Level 3 and Sprint are competitors. Unless Sprint buys Level 3 for its customers/knock out a competitor, it makes no sense. Then again, Sprint just bought VMUSA for its customers. Also it seems like it bought Nextel initially for the customers. There must be some banking executives at Sprint, Sprint grows through buy customers of other successes, not through organic growth.


tmc8080

join:2004-04-24
Brooklyn, NY
Reviews:
·Optimum Online
·Verizon FiOS

reply to raye

said by raye:

This will go down as one of the worst acquisition decisions; ranking up there with Time Warner/AOL. Nextel's technology was never compatible with Sprint's; Alltel would have made the better choice as they are CDMA and would have helped fill in the holes. But Nextel had more subscribers and management was either to naive or too ignorant to listen to their technical folks.

Sprint has alwasy been at the vanguard of technology; their internet backbone is one of the largest in the world and is the most reliable IMO. On the business side I have had nothing but good experience with them, both wired and wireless. They have already written down the entire $25B+ cost of the acquisition; the bleed will continue until the nextel technology is completely exorcised from the company (if that has not happened already). Their ongoing 4G deployment should ease the customer loss and a smart acquisition (like say, Level3) should strengthen their backbone for ongoing mobile PDA explosion.
Make sure you parse that statement:
Sprint WIRED business, as it was/is had top of breed service... the wireless venture was floundering until it bought Nextel, then the failure to evolve the Iden network and integrate the two corporate cultures made for a train wreck in slow motion. Verizon and AT&T slowly took over a majority of Sprint's loyal IDEN(aka push to talk) customers with low cost plans, Even TMobile and MVNO's such as Tracfone took the rest. What's left? A few lazy postpaid customers (believe it or not, some stupid people actually pay for AOL service, haha) and a new breed of prepaid "everything customers" who daily complain about the quality of services & coverage/sevice gaps.

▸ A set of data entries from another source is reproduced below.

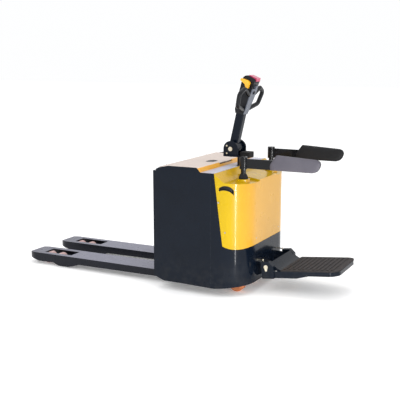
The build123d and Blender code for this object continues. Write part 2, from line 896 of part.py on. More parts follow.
def grip_loops():
    """Two hand grips: bent tubes that leave the head's sides near its top and come back near its foot."""
    outer = grip_reach - grip_radius
    inside = head_sides() & block((-half, half), (-head_half, head_half), (0, fork_length))
    loops = []
    for _, side in SIDES:
        path = FilletPolyline(
            (grip_u, side * (head_half - 12), head_low + 130),
            (grip_u, side * (outer - 62), head_low + 176),
            (grip_u, side * outer, head_low + 146),
            (grip_u - 6, side * (outer - 24), head_low + 66),
            (grip_u - 22, side * (head_foot_half - 12), head_low + 26),
            radius=26,
        )
        section = Plane(origin=path @ 0, z_dir=path % 0) * Circle(grip_radius)
        loops.append(leaned(sweep(section, path=path) - inside))
    return Compound(loops)


def throttle():
    """One shaft with a wing on each side of the head."""
    knob = tube_y(0, 0, shaft_radius, -head_half - 6, head_half + 6)
    for low in (-head_half - 26, head_half + 6):
        wing = slab(
            poly((-42, 6), (-38, 19), (8, 15), (24, 4), (20, -34), (6, -37), (-6, -12)), low, low + 20
        )
        knob += fillet(wing.edges().filter_by(Axis.Y), 4)
    return leaned(Pos(throttle_u, 0, throttle_w) * knob)


# ---- side guards ----
def guard_posts():
    return Compound(
        [
            tube_z(post_x, side * post_y, post_radius, deck_high, z_post_top - 4 + guard_rise[side])
            for _, side in SIDES
        ]
    )


def post_boots():
    """Flared rubber boots where the posts leave the hood."""
    boots = []
    for _, side in SIDES:
        boot = Pos(post_x, side * post_y, boss_top + 5) * Cylinder(29, 10)
        boot += Pos(post_x, side * post_y, boss_top + 20) * Cone(29, 19, 20)
        boots.append(boot - tube_z(post_x, side * post_y, post_radius, 0, z_post_top))
    return Compound(boots)


sleeve_radius = 24


def guard_arm(side):
    """Sleeve on the post with a flat arm towards the operator."""
    y = side * post_y
    sleeve = tube_z(post_x, y, sleeve_radius, z_guard_low - 4, z_post_top + 4)
    arm = block((post_x, guard_arm_end + 60), (y - 4, y + 4), (z_guard_low, z_guard_low + guard_height))
    bore = tube_z(post_x, y, post_radius + run_gap, z_guard_low - 10, z_post_top)
    return Pos(0, 0, guard_rise[side]) * (sleeve + arm - bore)


def guard_pad(side):
    """The padded plate at the arm's end, slotted over the arm."""
    y = side * post_y
    low, high = z_guard_low - 2, guard_pad_top
    outline = [
        Line((guard_arm_end, low), (guard_arm_end, low + 36)),
        Line((guard_arm_end, low + 36), (guard_arm_end + 44, high)),
        Line((guard_arm_end + 44, high), (guard_end - 26, high - 14)),
        ThreePointArc((guard_end - 26, high - 14), (guard_end - 6, high - 22), (guard_end, high - 40)),
        ThreePointArc((guard_end, high - 40), (guard_end - 16, low + 16), (guard_end - 52, low)),
        Line((guard_end - 52, low), (guard_arm_end, low)),
    ]
    pad = slab(outline, y - guard_pad_thick / 2, y + guard_pad_thick / 2)
    pad = fillet(pad.edges().filter_by(GeomType.LINE).filter_by(Plane.XZ), 4)
    pad -= block(
        (guard_arm_end - 1, guard_arm_end + 60), (y - 4, y + 4), (z_guard_low, z_guard_low + guard_height)
    )
    return Pos(0, 0, guard_rise[side]) * pad


# ---- operator platform, built level around its hinge and then tilted ----
bracket_y = 150
bracket_plate = 12
shaft_y = 198
hinge_radius = 11


def platform_bracket():
    """Two lugs on the rear skirt with the shaft that the platform turns on."""
    weldment = tube_y(hinge_x, z_hinge, hinge_radius, -shaft_y, shaft_y)
    for _, side in SIDES:
        y_range = sorted((side * bracket_y, side * (bracket_y + bracket_plate)))
        weldment += slab(
            poly(
                (body_length, z_hinge - 66),
                (hinge_x + 6, z_hinge - 30),
                (hinge_x + 24, z_hinge),
                (hinge_x + 10, z_hinge + 21),
                (body_length, z_hinge + 22),
            ),
            *y_range,
        )
    return weldment


def tilted(shape):
    return about(hinge_x, z_hinge, -platform_tilt) * shape


arm_inner = 165
plate_thick = 5


def platform_frame():
    """Folded steel tray with a hinge arm on each side and a curved apron between them."""
    top = -mat_below_hinge - mat_thick
    tray_front, tray_end = mat_start - 30, platform_reach - 4
    wide = platform_half
    tray = block((tray_front, tray_end), (-wide, wide), (top - 42, top))
    corners = tray.edges().filter_by(Axis.Z).group_by(Axis.X)[-1]
    tray = fillet(corners, 60)
    tray &= slab(
        poly(
            (0, top),
            (tray_end, top),
            (tray_end, top - 26),
            (tray_front + 210, top - 26),
            (tray_front + 130, top - 42),
            (0, top - 42),
        ),
        -wide - 1,
        wide + 1,
    )
    hollow = block(
        (tray_front - 1, tray_end - plate_thick), (-wide + plate_thick, wide - plate_thick), (top - 60, top - plate_thick)
    )
    hollow = fillet(hollow.edges().filter_by(Axis.Z).group_by(Axis.X)[-1], 55)
    frame = tray - hollow
    for _, side in SIDES:
        y_range = sorted((side * arm_inner, side * hinge_half))
        arm = slab(poly((-33, -70), (47, -70), (47, 8), (18, 38), (-33, 38)), *y_range)
        fin_range = sorted((side * arm_inner, side * (arm_inner + 8)))
        fin = slab(
            [
                Line((0, 30), (20, 34)),
                ThreePointArc((20, 34), (48, 4), (mat_start, top)),
                Line((mat_start, top), (0, top)),
                Line((0, top), (0, 30)),
            ],
            *fin_range,
        )
        skirt_range = sorted((side * (wide - plate_thick), side * wide))
        frame += fillet(arm.edges().filter_by(Axis.Y), 4) + fin
        frame += block((40, tray_front + 20), skirt_range, (top - 42, top))
    frame += slab(
        [
            ThreePointArc((26, 31), (48, 4), (mat_start, top)),
            Line((mat_start, top), (mat_start, top - plate_thick)),
            ThreePointArc((mat_start, top - plate_thick), (44, 0), (23, 27)),
            Line((23, 27), (26, 31)),
        ],
        -arm_inner,
        arm_inner,
    )
    bore = tube_y(0, 0, hinge_radius + run_gap, -half, half)
    return tilted(frame - bore)


def platform_mat():
    """Ribbed rubber mat with two rounded rear corners."""
    low = -mat_below_hinge - mat_thick
    mat = block((mat_start, platform_reach), (-platform_half, platform_half), (low, low + mat_thick - 3))
    mat = fillet(mat.edges().filter_by(Axis.Z).group_by(Axis.X)[-1], 60)
    pitch = (platform_reach - mat_start - 40) / rib_count
    for i in range(rib_count):
        start = mat_start + 12 + i * pitch
        mat += block(
            (start, start + pitch * 0.5),
            (-platform_half + 26, platform_half - 26),
            (low + mat_thick - 3, low + mat_thick),
        )
    return tilted(mat)


def hinge_caps():
    """Keyhole-shaped caps over the shaft's ends."""
    caps = []
    for low in (-hinge_half - 5, hinge_half):
        cap = tube_y(0, 4, 13, low, low + 5) + tube_y(0, -16, 7, low, low + 5)
        cap += slab(poly((-12, 0), (12, 0), (6, -18), (-6, -18)), low, low + 5)
        caps.append(tilted(cap))
    return Compound(caps)


# ---- export ----
def parts():
    yield "front_wall", front_wall()
    yield "rear_skirt", rear_skirt()
    yield "battery_bay", battery_bay()
    yield "drive_deck", drive_deck()
    yield "hood", hood()
    yield "hood_grips", hood_grips()
    yield "hood_screws", hood_screws()
    yield "dash_panel", dash_panel()
    yield "lid_step", lid_step()
    yield "battery_lid", battery_lid()
    yield "battery", battery()
    yield "hydraulic_unit", hydraulic_unit()
    yield "motor_controller", motor_controller()
    yield "lift_cylinders", lift_cylinders()
    yield "piston_rods", piston_rods()
    yield "carriage_plate", carriage_plate()
    yield "drive_unit", drive_unit()
    yield "traction_motor", traction_motor()
    yield "steering_column", steering_column()
    yield "tiller_base", tiller_base()
    yield "tiller_bumper", tiller_bumper()
    yield "drive_hub", drive_hub()
    yield "drive_tyre", drive_tyre()
    yield "tiller_arm", tiller_arm()
    yield "pivot_bolt", pivot_bolt()
    yield "tiller_head", tiller_head()
    yield "head_fascia", head_fascia()
    yield "grip_loops", grip_loops()
    yield "throttle", throttle()
    yield "belly_button", belly_button()
    yield "horn_button", horn_button()
    yield "lift_rocker", lift_rocker()
    yield "guard_posts", guard_posts()
    yield "post_boots", post_boots()
    yield "platform_bracket", platform_bracket()
    yield "platform_frame", platform_frame()
    yield "platform_mat", platform_mat()
    yield "hinge_caps", hinge_caps()
    for name, side in SIDES:
        yield f"side_panel_{name}", side_panel(side)
        yield f"fork_{name}", fork(side)
        yield f"load_arm_{name}", load_arm(side)
        yield f"bogie_{name}", bogie(side)
        yield f"load_roller_{name}_front", load_roller(side, -1)
        yield f"load_roller_{name}_rear", load_roller(side, 1)
        yield f"pull_rod_{name}", pull_rod(side)
        yield f"guard_arm_{name}", guard_arm(side)
        yield f"guard_pad_{name}", guard_pad(side)
        yield f"caster_fork_{name}", caster_fork(side)
        yield f"caster_wheel_{name}", caster_wheel(side)


os.makedirs("parts", exist_ok=True)
for node, shape in parts():
    save(shape, node)
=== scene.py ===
# %% [markdown]
# # An electric rider pallet truck
#
# The truck's hard parts come from a CAD model, already in metres and already sorted into bodies that
# move. Blender's work is the surface: paint, moulded plastic, rubber, polyurethane, and the small or
# soft pieces that are easier to make with mesh tools than in CAD. Loading the frame first, and never
# moving it, keeps every finish and every added piece in step with the joints.

# %% Load the frame
import bpy, bmesh, json, math
from mathutils import Matrix, Vector


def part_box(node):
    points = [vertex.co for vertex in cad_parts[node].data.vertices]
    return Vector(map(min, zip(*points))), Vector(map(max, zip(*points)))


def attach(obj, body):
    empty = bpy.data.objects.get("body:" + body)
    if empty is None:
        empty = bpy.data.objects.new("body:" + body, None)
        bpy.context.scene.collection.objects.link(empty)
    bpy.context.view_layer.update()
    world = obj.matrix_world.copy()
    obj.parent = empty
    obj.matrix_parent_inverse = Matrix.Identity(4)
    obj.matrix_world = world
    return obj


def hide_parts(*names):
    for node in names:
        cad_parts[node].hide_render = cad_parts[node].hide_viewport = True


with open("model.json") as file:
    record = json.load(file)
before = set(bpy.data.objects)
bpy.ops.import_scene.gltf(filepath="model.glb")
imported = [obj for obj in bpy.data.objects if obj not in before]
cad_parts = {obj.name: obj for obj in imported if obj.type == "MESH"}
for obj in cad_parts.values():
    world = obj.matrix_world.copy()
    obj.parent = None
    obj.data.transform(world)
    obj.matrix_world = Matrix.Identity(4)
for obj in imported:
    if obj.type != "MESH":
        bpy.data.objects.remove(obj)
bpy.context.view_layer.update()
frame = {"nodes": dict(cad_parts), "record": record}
nodes = frame["nodes"]

# %% [markdown]
# ## Camera
#
# A long lens seen from a little above the battery's height keeps the forks' edges almost parallel, as
# in a catalogue picture. The camera is placed by where it stands, how far it is turned from looking
# along +Y, and how far it dips. Tracking constraints would do the same, but two angles are easier to read.

# %% Camera
camera_place = Vector((2.459, -4.551, 1.477))
camera_turn, camera_dip = math.radians(27.07), math.radians(10.61)
camera = bpy.data.objects.new("camera", bpy.data.cameras.new("camera"))
bpy.context.scene.collection.objects.link(camera)
camera.location = camera_place
camera.rotation_euler = (math.pi / 2 - camera_dip, 0, camera_turn)
camera.data.sensor_width = 36
camera.data.lens = 69.98
camera.data.shift_x = -0.005
camera.data.clip_end = 60
bpy.context.scene.camera = camera
print("camera stands", round(camera_place.length, 2), "m from the truck's middle")

# %% [markdown]
# ## Studio
#
# Product pictures of machines are lit by large white panels, so that dark paint shows long soft
# reflections instead of points. The world gives an even white fill; one big panel high in front is the
# key and a second one lights the tops. Two tall narrow panels draw the bright line down the round
# corner: the far one on the hood, the near and dim one on the skirt as well, where a far panel's
# mirror image would lie below the floor. Area lights are used because their size sets how soft the
# shadow is.

# %% Studio light
studio = bpy.data.worlds.new("studio")
bpy.context.scene.world = studio
studio.use_nodes = True
studio.node_tree.nodes["Background"].inputs["Color"].default_value = (0.99, 0.995, 1.0, 1)
studio.node_tree.nodes["Background"].inputs["Strength"].default_value = 1.0
bpy.context.scene.view_settings.view_transform = "Standard"
bpy.context.scene.view_settings.look = "None"


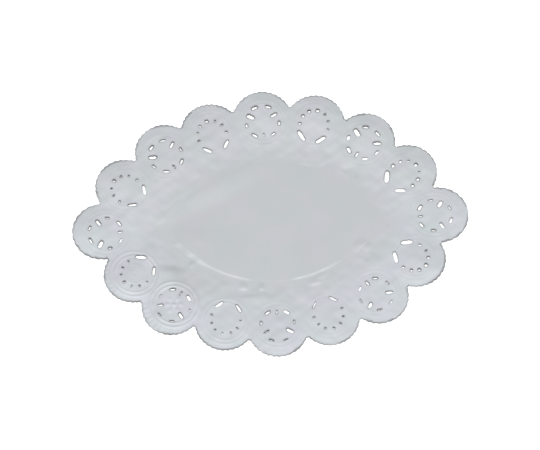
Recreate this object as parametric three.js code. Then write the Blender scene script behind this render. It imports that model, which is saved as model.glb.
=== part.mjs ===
// An oval paper doily with pointed ends, die-cut and embossed from one sheet of silver foil paper.
// Millimetres, +Z up. It lies on its plain middle panel, with the middle of its outline at the origin.
import * as THREE from 'three';
import { ConvexHull } from 'three/addons/math/ConvexHull.js';

// Sheet
const SHEET_THICKNESS = 1;
const SCALLOP_RADIUS = 23;
const NOTCH_FILL = 1.4;
const ARC_STEPS = 14;

// Plain middle panel: a lens between two arcs, pressed a little off the middle of the sheet. A bead runs along
// its edge, with a long slope towards the middle and a short one outwards.
const PANEL_HALF_LENGTH = 82.5;
const PANEL_HALF_WIDTH = 48.4;
const PANEL_X = 2;
const PANEL_Y = 0.1;
const BEAD_INNER_WIDTH = 5;
const BEAD_OUTER_WIDTH = 2.6;
const BEAD_HEIGHT = 0.5;
const BEAD_POINTS = 60;

// The sheet rests on a flat diamond in the middle of the panel. Outside it the underside rises very slightly.
const FOOT_HALF_LENGTH = 80;
const FOOT_HALF_WIDTH = 46;
const FOOT_SLOPE = 0.01;
const FOOT_RISE = 0.2;

// Relief round and inside each pierced motif
const MOTIF_POINTS = 24;
const RING_RADIUS = { rosette: 17.8, arch: 19.4 };
const RING_WIDTH = 3;
const RING_HEIGHT = 0.6;

// The border stands a little off the table, and each scallop's rim is lifted by its own amount
const BORDER_LIFT = 0.5;
const BORDER_RISE = 34;
const LIFT_SPREAD = 19;

// Spacing of the plain points that carry the sheet's waves, and their distance from any edge or relief
const TOP_GRID = 9;
const UNDERSIDE_GRID = 11;
const GRID_CLEARANCE = 2.6;

// Points on one circle can be joined in several ways: a tiny difference in lift picks one of them
const BOWL_DEPTH = 0.01;
const TIE_BREAK = 1e-6;

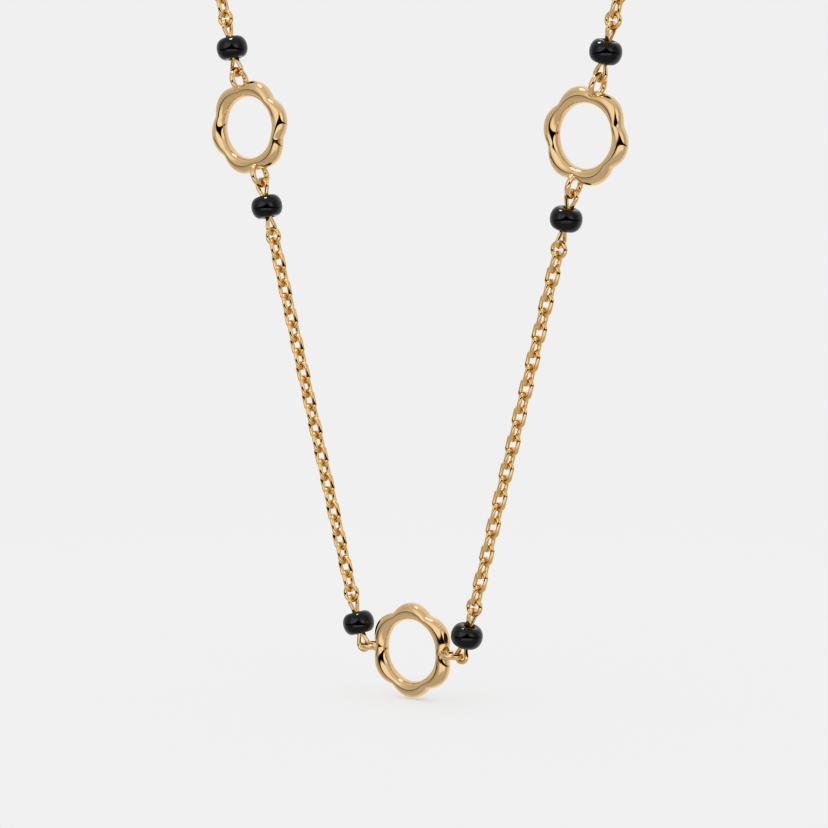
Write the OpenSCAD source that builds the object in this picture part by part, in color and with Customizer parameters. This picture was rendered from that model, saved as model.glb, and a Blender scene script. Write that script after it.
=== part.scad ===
// Mangalsutra: a fine cable chain with three open flower links, each between two black beads.
// Millimetres. It hangs as worn: the origin is the middle of the clasp at the nape, +Z is up,
// and the wearer faces -Y. Right-hand pieces are mirrored for the left.

/* [Flower] */
// Radius of the round hole
hole_r = 2.9; // [2.6:0.05:3.1]
// Radius at the tip of a lobe
lobe_r = 4.52; // [4.3:0.02:4.9]
// Radius at a valley between two lobes
valley_r = 4.02; // [3.8:0.02:4.2]
// Depth from front to back
flower_depth = 1.48; // [1.2:0.02:2]
// Softness of the valleys, 0 for a sharp crease
valley_soft = 0.12; // [0.05:0.01:0.5]
// Squareness of the rounded section, 2 for an oval
section_power = 2.06; // [2:0.02:3]

/* [Soldered ring] */
// Wire of the small rings soldered to a flower
ring_wire = 0.48; // [0.4:0.02:0.54]
// Radius of the ring, to the middle of its wire
ring_r = 1.02; // [0.92:0.02:1.1]
// How far the ring's wire sinks into the valley
ring_sink = 0.62; // [0.5:0.02:0.7]

/* [Bead] */
// Diameter of a bead
bead_d = 3.0; // [2.6:0.1:3.4]
// Thickness of a bead along its hole
bead_h = 2.08; // [1.8:0.02:2.2]
// Clearance between its hole and the wire inside
hole_play = 0.16; // [0.1:0.02:0.24]
// Radius of the rounding at each face
bead_round = 0.7; // [0.55:0.01:0.8]

/* [Pin] */
// Wire of the pins
pin_wire = 0.36; // [0.3:0.02:0.4]
// How far a loop's end stands out of the bead, to the middle of the wire
loop_out = 1.6; // [1.5:0.01:2]
// Radius of a loop, to the middle of its wire
loop_r = 0.56; // [0.52:0.02:0.64]
// How deep inside the bead a loop's two sides meet
loop_sunk = 0.54; // [0.44:0.02:0.64]
// How far the twisted wire inside the bead stands out past the feet of the loops
shank_rim = 0.03; // [0.02:0.01:0.06]

/* [Chain] */
// Distance from one link to the next
link_pitch = 1.346; // [1.33:0.002:1.37]
// Width of a link, outside
link_w = 1.44; // [1.4:0.02:1.54]
// Wire of the links
link_wire = 0.38; // [0.3:0.02:0.4]
// Flat cut off each corner of the square wire
link_cut = 0.12; // [0.08:0.01:0.14]
// Play left between pieces that hook into each other
play = 0.13; // [0.11:0.01:0.16]
// Links between the two end rings of a front chain
front_links = 25; // [15:2:39]
// Links after the end ring of a side chain
side_links = 84; // [70:2:90]

/* [Hanging form] */
// Lean of the two front arms from the vertical, in degrees
arm_lean = 15.5; // [12:0.5:20]
// Lean of the two lowest beads, in degrees
low_bead_lean = 17; // [14:0.5:24]
// Straight stretch of a side chain above its end ring
side_straight = 61; // [50:1:70]
// Radius of the bend over the shoulder
shoulder_r = 34; // [30:1:40]
// Turn of that bend towards the neck, in degrees
shoulder_turn = 20; // [12:1:26]
// Depth of the stretch behind the neck
nape_back = 27; // [22:1:34]
// Rise of the stretch behind the neck
nape_rise = 3.4; // [0:0.2:8]
// Gap left at each end of that stretch
nape_gap = 0.3; // [0.2:0.05:0.5]

/* [Clasp] */
// Length of the barrel
clasp_length = 7; // [6:0.5:10]
// Diameter of the barrel
clasp_d = 3; // [2.6:0.1:4]
// Wire of its two eyes
eye_wire = 0.4; // [0.34:0.02:0.5]
// Radius of an eye, to the middle of its wire
eye_r = 0.85; // [0.8:0.05:1]

/* [Hidden] */
$fn = 32;
gold = [0.86, 0.67, 0.36];
black = [0.08, 0.08, 0.09];

// The stretch behind the neck, past the side chain's end: shares of its width, and of its depth
// and rise
nape_route = [[0.92, 0.76], [0.81, 0.54], [0.68, 0.36], [0.53, 0.2], [0.36, 0.09], [0.24, 0.03]];
tube_sides = 8;
rings_a_span = 2;

// Facets round a flower and round its section
flower_steps = 72;
section_steps = 18;
lobes = 6;

// A pin's loop: the heights of its end, of its round's middle and of its foot above the bead's
// middle, and the lean of its two sides
pin_reach = bead_h / 2 + loop_out;
loop_middle = pin_reach - loop_r;
loop_foot = bead_h / 2 - loop_sunk;
loop_rise = loop_middle - loop_foot;
loop_spread = asin(loop_r / loop_rise);
side_wire = 0.94 * pin_wire; // its straight sides are drawn a little thinner
side_lap = pin_wire / 8; // and run this far into the round end
shank_r = pin_wire / 2 * (1 + sin(loop_spread)) / cos(loop_spread) + shank_rim;
bead_hole_r = shank_r + hole_play;

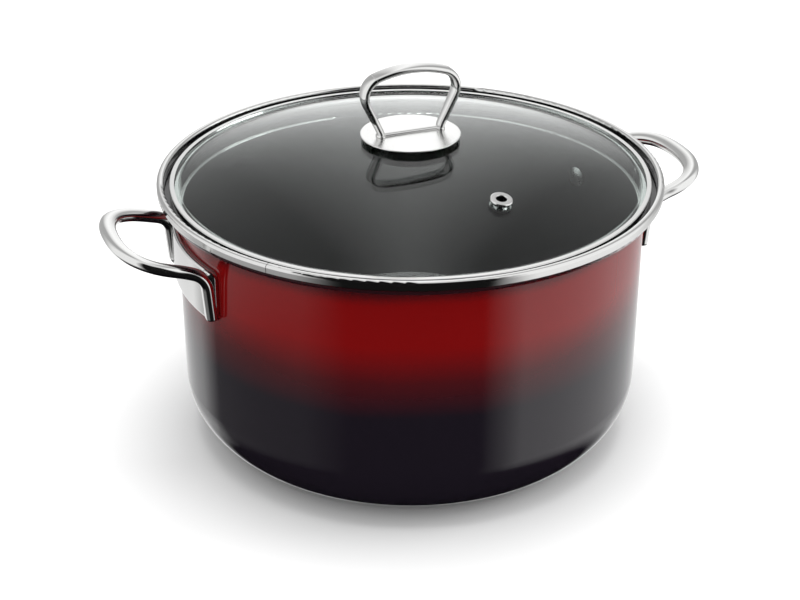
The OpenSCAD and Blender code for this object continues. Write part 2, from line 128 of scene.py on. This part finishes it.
def makeEnamel():
    made, tree = newMaterial("vitreousEnamelFired")
    place = addNode(tree, "ShaderNodeTexCoord", at=(-1800, 0))
    split = addNode(tree, "ShaderNodeSeparateXYZ", links={0: place.outputs["Object"]}, at=(-1600, 100))
    # the side a point lies on: its normal against the way out from the pot's axis, and everything
    # above the lid seat takes the inside's enamel
    above = addNode(tree, "ShaderNodeMath", {"operation": "SUBTRACT", 1: enamel["middleHeight"]},
                    {0: split.outputs["Z"]}, at=(-1400, -100))
    lower = addNode(tree, "ShaderNodeMath", {"operation": "MINIMUM", 1: 0.0}, {0: above.outputs[0]},
                    at=(-1200, -100))
    outward = addNode(tree, "ShaderNodeCombineXYZ",
                      links={"X": split.outputs["X"], "Y": split.outputs["Y"], "Z": lower.outputs[0]},
                      at=(-1000, -100))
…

If some stupid schmo sends you a check for something you make a killer profit on while providing lack luster service and they're none the wiser, wouldn't you continue to screw them? That's the business equivilent of the American Dream, corporate style.

DarnellP

join:2004-10-12
Las Vegas, NV

reply to patcat88

said by patcat88:

Then again, Sprint just bought VMUSA for its customers.
Actually Sprint bought Virgin Mobile to strengthen their prepaid position as they feel that's where their growth will come from. Virgin customers were already being counted among Sprint's numbers anyway since they utilize Sprint's CDMA network.

raye
Premium
join:2000-08-14
Orange, CA
Reviews:
·RoadRunner Cable

reply to tmc8080
wireless floundering? It was #3 before it bought Nextel. Goal of aquisition was to increase customer base as you said but I would not call their wireless position "floundering." At the time they were still adding customers, though not as fast as PacBel/Cingular/SBC/Bell South/AT&T which was why IMO aquisition was made the AT&T conglomerate thas the advantage of working on one standard (GSM) whereas Sprint and Nextel had two which were not compatible and could never be compatible.

They would have been in better shape buying Alltel instead of Nextel


patcat88

join:2002-04-05
Jamaica, NY
kudos:1

reply to DarnellP
Getting the MVNO out of the picture except for brand licensing makes those subscribers more profitable. Sprint has been MVNOing itself like a whore for many years, since they can't get customers themselves and are desperate for them. The MVNO customers break even to Sprint I think. Most MVNOs are Sprint, in the USA, for a reason.